Nelson has produced films on the Black press and Marcus Garvey, but this is clearly his best; one that has special meaning to him.
“We talk a lot about what’s wrong with this country,” Nelson says. “I don’t know anyone who’s satisfied, especially Black folk. So let’s push for some change. That’s what the Civil Rights Movement was all about. When they looked at Emmett Till’s mutilated body, they said, ‘Things have to change.’ Nothing different today.”
Nelson did not stop at making the film, which had not been screened before Till’s mother died earlier this month. He has launched a campaign urging people to write Mississippi Attorney General requesting that he re-open the case.

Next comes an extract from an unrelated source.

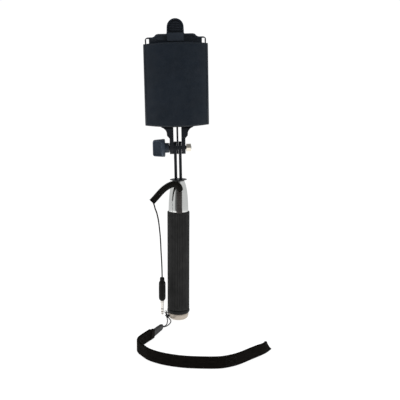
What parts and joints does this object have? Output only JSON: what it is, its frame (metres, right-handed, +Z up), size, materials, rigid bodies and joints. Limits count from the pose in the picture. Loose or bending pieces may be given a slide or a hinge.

As the film shows, Bryant and Milam, who are now dead, were not the only Whites who went to the shack where the abducted Emmett Till was believed to have been beaten. Their identities have never been disclosed and Nelson is hoping that they will still face murder charges. In addition, two Blacks—Levy “Too Tight” Collins and Henry Lee Loggins—reportedly helped clean Till’s blood from one of the murderer’s trucks. However, they were hidden in jail to prevent them from testifying at the trial, Nelson notes. They have never testified under oath.
“Give them immunity,” Nelson proposes. “Subpoena them. You’re not going to prosecute a Black guy for killing Emmett Till. Moses Wright said at the time that there was at least one White man out on the porch who didn’t come in. Willie Reed testified at the trial that he saw three or four White men with Emmett Till. So there are other White men involved. Milam and Bryant have passed, but maybe the others are still out there.”
Nelson’s next projects are a documentary on Sweet Honey and the Rock, a Grammy Award-winning a cappella group that has been around three decades, and a series on the economics of the transatlantic slave trade. But now he is enjoying the warm reception of The Murder of Emmett Till
He says, “This is a naturally emotional story. All we had to do was to stay out of the way in telling it.”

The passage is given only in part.